Seorang khalifah Bani Abbasiyyah pernah berkata pada salah seorang temannya: ”Segeralah kamu melakukan amal kebaikan sebab dunia sangat cepat perputarannya dan masapun memiliki kewenangan meninggalkan seorang lelaki dalam suatu keadaan saja”.** Artinya, tidak selamanya kita berkesempatan melakukan amal baik. Pasti ada waktunya kita dalam posisi tidak berdaya. Contoh: Saat harta kita melimpah kita tidak melakukan amal kebaikan, maka bisa jadi kita jatuh, kehilangan semua harta benda kita. Bisa juga saat kita memiliki kedudukan, tidak kita manfaatkannya sebaik mungkin, maka sangatlah mungkin bila kemudian kita terjatuh dalam keterhinaan.
Tentu sangatlah rugi bila di saat kenikmatan belum meninggalkan diri kita tidak disyukuri dengan giat beribadah untuk mendekatkan diri kita kepada Allah. Bahkan tak jarang kenikmatan-kenikmatan yang telah ada malah menjerumuskan kita dalam tingkah laku dan perbuatan yang sama sekali tidak mencerminkan terima kasih kita kepada Allah. Lebih banyak mana perbandingan antara syukur dan kufur kita terhadap Allah?
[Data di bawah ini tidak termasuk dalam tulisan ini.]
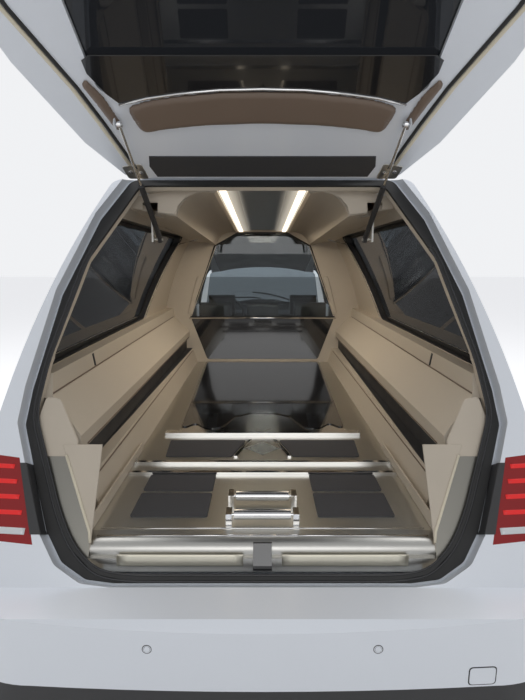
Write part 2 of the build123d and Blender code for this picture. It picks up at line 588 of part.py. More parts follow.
side_plate = tail_slab(opening_face, GATE_RECESS, GATE_RECESS + 6) & block(DECK_HALF - 18, 800, 0, 900, 600, 930)
for one in both(side_plate):
    sill += one
latch = across(outline([(186, 622), (240, 622), (240, 692), (214, 692)], 10), -27, 27)
latch = latch & tail_slab(opening_face, GATE_RECESS - 2, 400)
sill -= latch
save("load_sill", *solids_over(sill), latch)
lining_face = make_face(Polyline(
    (520, 700), (554, 812), (602, 812), (602, 900), (577, 900), (577, 950), (690, 1064), (700, 1128),
    (800, 1128), (800, 1056), (708, 1056), (622, 965), (622, 700), close=True))
lining = (along(lining_face, 200, PARTITION) - tail_back) & cabin
save("bay_linings", *both(solids_over(lining)[0]))

HEXAGON = [(190, 1710), (354, 1613), (563, 1051), (441, 720), (-441, 720), (-563, 1051), (-354, 1613), (-190, 1710)]
CHROME_LINE = 1051.0
partition_slab = cabin & block(-900, 900, PARTITION, PARTITION + PARTITION_THICKNESS, FLOOR_TOP, 2000)
hexagon = along(outline(HEXAGON, 25), PARTITION - 10, PARTITION + PARTITION_THICKNESS + 10)
save("partition_frame", *solids_over(partition_slab - hexagon))
save("partition_glass", hexagon & block(-900, 900, PARTITION + 10, PARTITION + 16, CHROME_LINE, 2000))
save("partition_board", hexagon & block(-900, 900, PARTITION + 6, PARTITION + 24, 0, CHROME_LINE))

moulding_face = make_face(Curve() + [
    Line((CEILING_HALF, 1712), (199, 1704)), ThreePointArc((199, 1704), (315, 1680), (354, 1613)),
    Line((354, 1613), (700, 1670)), Line((700, 1670), (700, 1690)), Line((700, 1690), (360, 1640)),
    ThreePointArc((360, 1640), (322, 1700), (205, 1726)), Line((205, 1726), (CEILING_HALF, 1726)),
    Line((CEILING_HALF, 1726), (CEILING_HALF, 1712)),
])
moulding = sloping(moulding_face, CEILING_REAR, PARTITION) & cabin
moulding -= block(STRUT_HALF - 22, STRUT_HALF + 22, CEILING_REAR - 10, STRUT_FOOT[0] + 20, 1500, 1800)
moulding = solids_over(moulding)[0]
save("ceiling_lining", *both(moulding))
bracket = block(STRUT_HALF + 26, STRUT_HALF + 34, STRUT_FOOT[0] - 18, STRUT_FOOT[0] + 18, STRUT_FOOT[1] - 12, 1760)
bracket = min((bracket - moulding).solids(), key=lambda one: one.center().Z)
bracket += bar_x(STRUT_HALF - 12, STRUT_HALF + 28, *STRUT_FOOT, 6)
save("strut_brackets", *both(bracket))


def flat_face(x0, x1, z0, z1):
    """A rectangle of half and height."""
    return Pos((x0 + x1) / 2, (z0 + z1) / 2) * Rectangle(x1 - x0, z1 - z0)


panel_face = flat_face(-CEILING_HALF, CEILING_HALF, CEILING_FRONT_HEIGHT, CEILING_FRONT_HEIGHT + 10)
panel_face -= flat_face(-100, 100, CEILING_FRONT_HEIGHT, CEILING_FRONT_HEIGHT + 4)
save("ceiling_panel", sloping(panel_face, CEILING_REAR, PARTITION))
strip_face = flat_face(150, 176, CEILING_FRONT_HEIGHT - 5, CEILING_FRONT_HEIGHT)
save("light_strips", *both(sloping(strip_face, CEILING_REAR, PARTITION)))

# Deck fittings
ROLLER_RADIUS = 16.0
ROLLER_HEIGHT = 729.0
fittings = []
for name, station in (("rear", 322), ("front", 440)):
    roller = bar_x(-87, 87, station, ROLLER_HEIGHT, ROLLER_RADIUS) + bar_x(-104, 104, station, ROLLER_HEIGHT, 6)
    save(f"roller_{name}", roller)
    for side in (-1, 1):
        x0, x1 = sorted((side * 94, side * 112))
        cheek = block(x0, x1, station - 22, station + 22, DECK_HEIGHT, ROLLER_HEIGHT + 12)
        fittings.append(cheek - bar_x(-105, 105, station, ROLLER_HEIGHT, 6 + RUNNING_FIT))
for station, half in ((668, 526 - 20), (763, 500)):
    fittings.append(block(-half, half, station - 8, station + 8, DECK_HEIGHT, DECK_HEIGHT + 10))
fittings.append(block(-450, 450, 1070, 1096, DECK_HEIGHT, DECK_HEIGHT + 14))
slant = make_face(Polyline((104, 826), (118, 826), (62, 1010), (48, 1010), close=True))
fittings += both(upward(slant, DECK_HEIGHT, DECK_HEIGHT + 6))
fittings += both(block(502, 518, 742, 784, DECK_HEIGHT, DECK_HEIGHT + 16))
save("deck_fittings", *fittings)
# Mats as plan outlines of half and station; the far pair's inner edges slant along a chrome strip.
MAT_THICKNESS = 4.0
MAT_OUTLINES = [
    [(175, 355), (420, 355), (420, 510), (175, 510)],
    [(175, 530), (420, 530), (420, 655), (175, 655)],
    [(128, 828), (400, 828), (412, 1008), (74, 1008)],
]
mats = [upward(outline(corners, 8), DECK_HEIGHT, DECK_HEIGHT + MAT_THICKNESS) for corners in MAT_OUTLINES]
save("deck_mats", *(mats + mirrored(mats)))

# Gloss board that the coffin rests on: two round lobes at its rear, round which a steel plate is cut in waves
BOARD_HALF_OUTLINE = [(60, 1392), (140, 1335), (176, 1225), (200, 1168), (240, 1150), (280, 1166), (322, 1220),
                      (340, 1216), (392, 1150), (447, 2690)]
BOARD_CORNER = 16.0
BOARD_THICKNESS = 8.0
PLATE_THICKNESS = 3.0
board_corners = BOARD_HALF_OUTLINE + [(-half, station) for half, station in reversed(BOARD_HALF_OUTLINE)]
deck_board = upward(outline(board_corners, BOARD_CORNER), DECK_HEIGHT, DECK_HEIGHT + BOARD_THICKNESS)
save("deck_board", deck_board)
wave = block(-452, 452, 1100, 1388, DECK_HEIGHT, DECK_HEIGHT + PLATE_THICKNESS)
wave -= upward(outline(grown(board_corners, 2), BOARD_CORNER), 600, 800)
for cut in both(block(392, 500, 1140, 1400, 600, 800)):
    wave -= cut
wave = solids_over(wave)[0]
for centre, size in ((1160, 42), (918, 76)):
    diamond = make_face(Polyline((0, centre - size), (size, centre), (0, centre + size), (-size, centre), close=True))
    rise = PLATE_THICKNESS if centre > 1100 else 0
    shape = upward(diamond, DECK_HEIGHT + rise, DECK_HEIGHT + rise + 2)
    wave += shape
save("wave_plate", *wave.solids())

# Seal round the opening, lamps
seal_face = outline(tail_points(GATE_TABLE), GATE_CORNER) - opening_face
bead_face = outline(grown(tail_points(OPENING_TABLE), 12), GATE_CORNER + 12) - opening_face
seal = tail_slab(seal_face, GATE_RECESS - 4, GATE_RECESS)
seal += tail_slab(bead_face, GATE_RECESS - SEAL_THICKNESS, GATE_RECESS - 4)
save("opening_seal", seal)

# Tailgate, built shut on the tail plane and then swung open about the hinge line
hinge_line = Pos(0, *TAIL_HINGE) * Rot(-GATE_OPENED, 0, 0) * Pos(0, -TAIL_HINGE[0], -TAIL_HINGE[1])
glass_face = outline([(-490, 395), (490, 395), (490, 1330), (-490, 1330)], 40)
gate = tail_slab(gate_face, 0, GATE_THICKNESS) - tail_slab(glass_face, -10, GATE_THICKNESS + 10)
eye = (tail_plane(STRUT_EYE[1]) * Pos(0, STRUT_EYE[0], 0)).position
stud_plate = tail_plane(STRUT_EYE[1] + 8) * Pos(-STRUT_HALF - 14, STRUT_EYE[0]) * Rectangle(5, 24)
stud = extrude(stud_plate, amount=STRUT_EYE[1] + 8 - GATE_THICKNESS)
stud += bar_x(STRUT_HALF - 8, STRUT_HALF + 14, eye.Y, eye.Z, STUD_RADIUS)
for one in both(stud):
    gate += one
for side in (-1, 1):
    x0, x1 = sorted((side * HINGE_EYE[0], side * HINGE_EYE[1]))
    gate -= bar_x(x0 - 14, x1 + 14, *TAIL_HINGE, HINGE_RADIUS + 4)
    gate += bar_x(x0, x1, *TAIL_HINGE, HINGE_RADIUS)
    gate += tail_slab(Pos(-(x0 + x1) / 2, 13) * Rectangle(x1 - x0, 24), 0, 8)
    gate -= bar_x(x0 - 20, x1 + 20, *TAIL_HINGE, HINGE_PIN + RUNNING_FIT)
save("tailgate", hinge_line * gate)
save("tailgate_glass", hinge_line * tail_slab(glass_face, 12, 18))
trim = tail_slab(outline([(-457, 243), (457, 243), (457, 332), (400, 388), (-400, 388), (-457, 332)], 12),
                 GATE_THICKNESS, GATE_THICKNESS + 8)
pad = tail_slab(outline([(505, 335), (560, 335), (580, 440), (505, 440)], 12), GATE_THICKNESS, GATE_THICKNESS + 14)
save("tailgate_lining", hinge_line * trim, *[hinge_line * one for one in both(pad)])

eye_open = (hinge_line * Pos(0, eye.Y, eye.Z)).position
reach = Vector(0, eye_open.Y - STRUT_FOOT[0], eye_open.Z - STRUT_FOOT[1])
way = reach.normalized()
foot = Vector(STRUT_HALF, *STRUT_FOOT)
tube = extrude(Plane(origin=foot + way * 14, z_dir=way) * Circle(TUBE_RADIUS), amount=TUBE_LENGTH)
tube -= extrude(Plane(origin=foot + way * 24, z_dir=way) * Circle(ROD_RADIUS + RUNNING_FIT), amount=TUBE_LENGTH)
tube += bar_x(STRUT_HALF - 8, STRUT_HALF + 8, *STRUT_FOOT, 15)
tube -= bar_x(STRUT_HALF - 20, STRUT_HALF + 20, *STRUT_FOOT, 6 + RUNNING_FIT)
rod_start = foot + way * (reach.length - STRUT_STROKE - 50)
piston = extrude(Plane(origin=rod_start, z_dir=way) * Circle(ROD_RADIUS), amount=STRUT_STROKE + 49 - EYE_BORE)
piston += bar_x(STRUT_HALF - 6, STRUT_HALF + 6, eye_open.Y, eye_open.Z, EYE_RADIUS)
piston -= bar_x(STRUT_HALF - 20, STRUT_HALF + 20, eye_open.Y, eye_open.Z, EYE_BORE)
for side_name, side in (("right", 1), ("left", -1)):
    save(f"strut_tube_{side_name}", tube if side > 0 else mirror(tube, about=Plane.YZ))
    save(f"strut_rod_{side_name}", piston if side > 0 else mirror(piston, about=Plane.YZ))
print("origin station", ORIGIN_STATION, "eye open", eye_open, "eye shut", eye)
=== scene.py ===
# %% [markdown]
# # A coachbuilt hearse, dressed in Blender
# The CAD model gives every panel, joint and size. This script gives the looks: paint, steel, leather and glass,
# and the small trim that a body shop would fit last. Everything is in metres, in the frame that the CAD uses.

# %% Load the frame
import bmesh
import bpy
import math
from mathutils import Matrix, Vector
from mathutils.bvhtree import BVHTree


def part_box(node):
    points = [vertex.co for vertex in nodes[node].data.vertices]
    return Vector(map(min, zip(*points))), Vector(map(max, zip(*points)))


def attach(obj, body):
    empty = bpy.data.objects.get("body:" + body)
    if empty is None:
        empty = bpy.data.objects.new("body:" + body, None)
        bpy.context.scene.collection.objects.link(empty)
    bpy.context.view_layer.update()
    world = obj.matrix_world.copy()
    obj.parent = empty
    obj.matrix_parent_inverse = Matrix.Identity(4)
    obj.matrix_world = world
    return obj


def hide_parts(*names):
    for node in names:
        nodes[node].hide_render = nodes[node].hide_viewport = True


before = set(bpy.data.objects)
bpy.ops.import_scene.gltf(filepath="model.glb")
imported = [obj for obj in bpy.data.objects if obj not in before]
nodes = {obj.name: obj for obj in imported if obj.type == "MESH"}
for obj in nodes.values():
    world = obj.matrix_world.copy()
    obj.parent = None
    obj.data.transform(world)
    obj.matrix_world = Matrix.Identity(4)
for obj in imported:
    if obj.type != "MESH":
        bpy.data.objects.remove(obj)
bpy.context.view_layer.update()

# %% [markdown]
# ## Stations
# A coachbuilder measures along the car from the rear bumper's face. The frame's origin lies further forward, so
# one helper turns a station into the frame's Y. Heights and distances from the centre plane stay as they are.

# %% Stations, headings and the frame's places
ORIGIN_STATION = 2.8615
BACK, FORWARD, UP = Vector((0, -1, 0)), Vector((0, 1, 0)), Vector((0, 0, 1))


def at(x, station, z):
    """A place in the frame from a half, a station and a height, in metres."""
    return Vector((x, station - ORIGIN_STATION, z))


print("rear bumper's face at Y", round(at(0, 0, 0).y, 3))

# %% [markdown]
# ## Camera
# The photograph was taken standing close behind the car. Its vanishing lines give a wide lens, an eye height of
# 1.5 m and a slight tilt down, so that the roof's far end and the bumper both fit the frame.

# %% Camera
EYE = at(0, -1.04, 1.50)
PITCH_DOWN = math.radians(10.62)
LENS_MM = 24.69
SENSOR_MM = 36.0

camera_data = bpy.data.cameras.new("camera")
camera_data.lens = LENS_MM
camera_data.sensor_width = SENSOR_MM
camera = bpy.data.objects.new("camera", camera_data)
camera.location = EYE
camera.rotation_euler = (math.pi / 2 - PITCH_DOWN, 0, 0)
bpy.context.scene.collection.objects.link(camera)
bpy.context.scene.camera = camera
print("camera at", [round(v, 3) for v in EYE])

# %% [markdown]
# ## Floor and light
# A plain pale floor keeps the shadow, and large soft lamps light the car from above and both sides. One lamp looks
# into the tail, because a load bay that is lit only from outside turns black. The world is a pale grey dome.

# %% Helpers for node trees and lamps
def node_material(name):
    """A new material with an empty node tree but for its Principled BSDF and output."""
    material = bpy.data.materials.new(name)
    material.use_nodes = True
    return material, material.node_tree, material.node_tree.nodes["Principled BSDF"]


def add_node(tree, kind, **values):
    """A node with some of its input sockets set; a socket's spaces are underscores here."""
    made = tree.nodes.new("ShaderNode" + kind)
    for socket, value in values.items():
        made.inputs[socket.replace("_", " ")].default_value = value
    return made


def math_node(tree, operation, first, second=0.0):
    """A math node fed by sockets or plain numbers."""
    made = add_node(tree, "Math")
    made.operation = operation
    for slot, value in enumerate((first, second)):
        if isinstance(value, (int, float)):
            made.inputs[slot].default_value = value
        else:
            tree.links.new(value, made.inputs[slot])
    return made.outputs[0]


def add_lamp(name, place, aim, power, size, colour=(1, 1, 1)):
    """An area lamp that looks at a point."""
    data = bpy.data.lights.new(name, "AREA")
    data.energy = power
    data.color = colour
    data.shape = "RECTANGLE"
    data.size, data.size_y = size
    lamp = bpy.data.objects.new(name, data)
    lamp.location = place
    lamp.rotation_euler = (Vector(aim) - Vector(place)).to_track_quat("-Z", "Y").to_euler()
    bpy.context.scene.collection.objects.link(lamp)
    return lamp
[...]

Jawaban pastinya adalah kita lebih sering kufur, lupa terhadap segala pemberian Allah.
Kita pantas mendapat acungan jempol dalam hal tidak bersyukur pada Allah, Juara satu dalam hal bermaksiat kepada Allah, dan medali emas dalam hal melupakan Allah. Bila kita bangga dengan hal tersebut, pastilah ada yang tidak beres, suatu kerusakan dalam otak dan hati kita. Sebagai hamba yang lemah sama sekali tak pantas bagi kita untuk kufur, bermaksiat, dan lalai terhadap kewajiban kita beribadah.
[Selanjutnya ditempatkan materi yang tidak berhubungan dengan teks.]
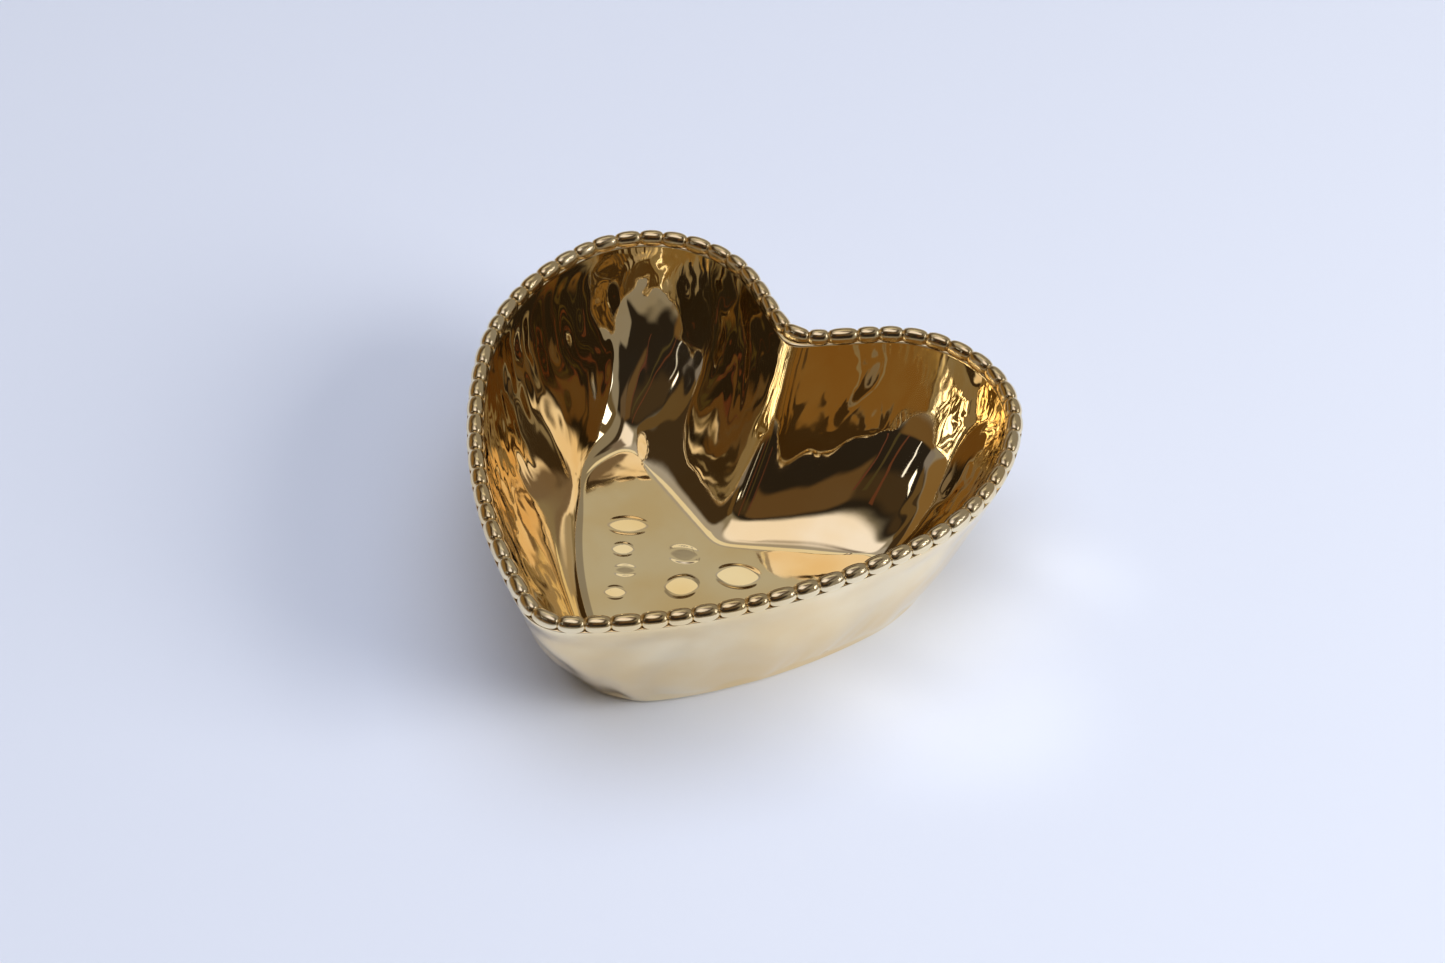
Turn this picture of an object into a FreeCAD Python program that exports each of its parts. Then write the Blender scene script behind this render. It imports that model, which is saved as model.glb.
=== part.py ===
import FreeCAD
import Part
import math
import os

from FreeCAD import Vector

# Heart-shaped open dish of slip-cast porcelain, with a string of beads along its rim.
# Millimetres and degrees. The dish stands on the plane z = 0, its tip towards -Y and its
# lobes towards +Y, and the origin is under the middle of its outline.

# Plan: the heart that the bead centres follow, as tangent arcs and straight notch sides
BEAD_LINE_WIDTH = 147.0      # across both lobes
LOBE_RADIUS = 32.3           # top of each lobe
SHOULDER_RADIUS = 67.3       # from the lobe round to the side
FLANK_RADIUS = 166.0         # long side down to the tip
TIP_RADIUS = 12.2            # rounded point of the heart
NOTCH_RADIUS = 9.9           # rounded notch between the lobes
NOTCH_SLOPE = 37.4           # straight sides of the notch, from the X axis
LOBE_END_ANGLE = 21.5        # polar angle where the lobe hands over to the shoulder
SHOULDER_END_ANGLE = -24.0   # polar angle where the shoulder hands over to the flank

# Heights and wall
DISH_HEIGHT = 54.0           # table to the top of the beads
FLOOR_THICKNESS = 3.2
WALL_THICKNESS = 4.4         # measured level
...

Ingatlah! Di saat-saat kita mendapat kesusahan, kita beristighfar, bertaubat, dan menangis dalam sujud-sujud yang biasanya kita tinggalkan. Namun, setelah lewat deraan masalah, kita kembali lagi pada prilaku kita sebelumnya. Kita bersombong diri, lupa terhadap kerapuhan diri kita saat dirundung kesusahan dan butuh pertolongan.
Pribadi kita yang cenderung malas untuk mendekatkan diri pada Allah, yang selalu mendahulukan nafsu dan tidak takut pada Allah adalah tanda adanya suatu penyakit hati yang wajib kita sembuhkan dan hilangkan bekas-bekasnya dari dada kita. Kita harus mengganti perbuatan-perbuatan kita sekarang dengan perbuatan yang lebih pantas kita lakukan sebagai hamba Allah. Janganlah kita mengulur waktu dalam hal yang satu ini. Selagi ruh kita belum dicabut dari jasad kita, sebelum kita disergap oleh kepastian yang tak dapat ditawar, yang tidak dapat dihalangi dan ditunda yaitu kematian.
Allah berfirman yang artinya: “......Maka apabila telah datang waktunya mereka tidak dapat mengundurkannya barang sesaatpun dan tidak dapat (pula) memajukannya”. (Al-A’raf: 24)
Janganlah bangga dengan apa yang kita miliki sekarang karena bila sudah menghadapi yang namanya kematian, tidak ada satupun hal yang mampu mengekalkan kita. Kematian menganggap remeh dinding penghalang yang kita bangun, tersenyum sinis terhadap tembok-tembok yang kita pikir mampu memberi tambahan umur bagi kita dan kematian menertawakan benteng-benteng kokoh yang kita dirikan.“Di mana saja kamu berada, kematian akan mendapatkan kamu, kendatipun kamu di dalam benteng yang Tinggi lagi kokoh......”. (An Nisa: 78)
Masih sangat kurang rasa syukur kita atas dimuliakannya dahi-dahi yang dapat kita gunakan bersujud kepada Allah, dan atas nafas-nafas yang masih dapat kita hembuskan untuk ingat pada Allah, juga atas kehormatan tangan-tangan kita yang masih bisa ditengadahkan untuk memohon pada Allah, serta tak lupa pula atas ketenangan dan kebahagiaan jiwa yang diselimutkan pada hati kita. Syukurilah hal itu semua! Karena mungkin di waktu-waktu yang akan datang kita sudah tidak mungkin mensyukurinya lagi.